Hall points to Black Art in America as being, “in many ways, similar to the vision we had for Black Gold online” in the second half of the 1990s. “African American artists needed a place to go where they could be seen by the largest possible audience and connect with as many critics and collectors as possible,” continues Hall, promoting how this facilitates “a sense of credibility, authenticity, and value” for the work they do. “So is the idea of Black Gold still viable today?

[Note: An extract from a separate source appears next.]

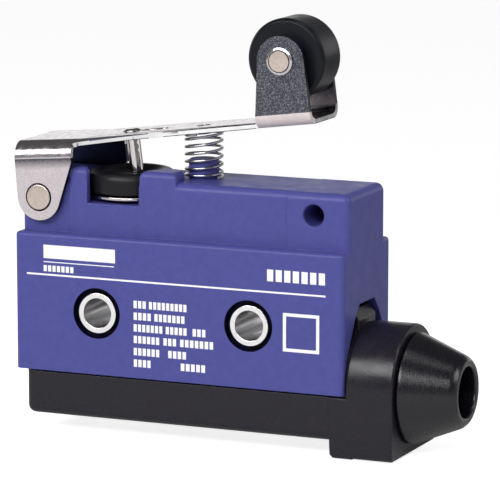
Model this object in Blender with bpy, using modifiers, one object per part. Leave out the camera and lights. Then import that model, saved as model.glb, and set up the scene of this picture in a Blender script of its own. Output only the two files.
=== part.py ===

Absolutely.”
While remaining copies of Black Gold are currently available as collectibles, Sin points to their additional, nonquantifiable value. “With the remaining copies I have at my disposal, if I travel to Africa and work on a project in Ghana, I take them to show the artist community there what is possible,” offers Sin, stressing that “it’s impossible not to comprehend, after you’ve looked at them, that other realities are possible.” Consistently, here in the States, “it inspired successive generations of visual artists, creatives, and designers to recognize that this was a viable career possibility,” he says, acknowledging how artists today, many of them successful, still tell him this.
However, clarifies Sin, even those contemporary Black artists who never knew such a national directory once existed are nonetheless impacted. “When you create an event like that, it’s like the ripples in a pond,” he offers. “A few miles down-river, nobody knew that a pebble was ever thrown in there, but they feel that bump, they feel that wave though they don’t know where it came from.”
“So it was a phenomenal event, a phenomenal project,” affirms Sin. “And I think everybody who touched it was inspired and changed in some way.”